Asher Benjamin's first book, published in 1797, gives proportions on every plate except those of buildings: Plates 25, 26, 27; and Plate 23 which shows how to place newel posts on a stair.
The photograph is of Plate 18, a fireplace mantle. He notes: "B, Cornice, half size; C, Architrave, half size; A, Moulding round tablet full size for practice." All the numbers on the drawing refer to parts. B, the shelf of the mantle - drawn in the fireplace opening - states "17 parts" on the left side, and the divisions are ticked off on the right side. Across the mantle base are tick marks to scale the mantle itself, and then the note on the right: "8 parts". A is that little piece of moulding beside the mantle in the upper left corner.
The next photograph is of Plate 29. The top figure is how to size a arched ceiling over a room. The lower figures show roof frames - the bottom one is intended for a meeting house. The proportions to use are shown marked off and in notation: Figure D is 7 parts long and 2 parts high.
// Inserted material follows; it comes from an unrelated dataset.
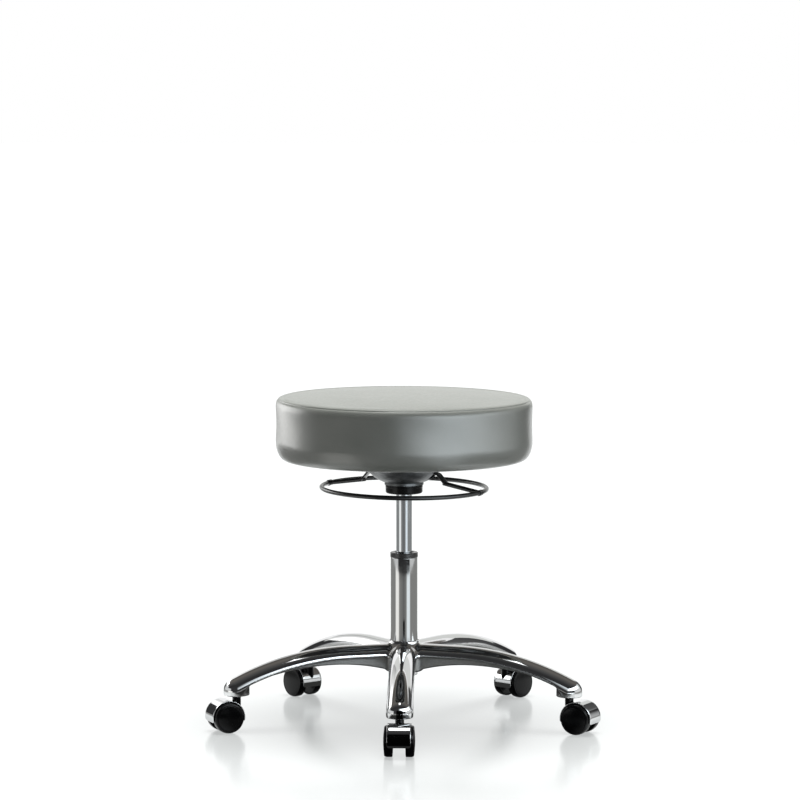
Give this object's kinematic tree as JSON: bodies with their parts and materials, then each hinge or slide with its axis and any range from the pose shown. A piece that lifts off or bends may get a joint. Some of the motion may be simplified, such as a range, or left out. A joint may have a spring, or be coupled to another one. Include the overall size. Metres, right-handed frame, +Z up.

Here too the compass arc is shown. The 2 intertwined circles on the right of the top figure determine the arch for the ceiling. Note that the circles themselves are based on the size of the room. In the roof frames the arc of the circle - with its center at the center of the lower chord - determines the placement of the trusses.
So, was the use of the compass and geometric design so common that Asher Benjamin simply needs to allude to it? If so, why didn't that knowledge get passed on?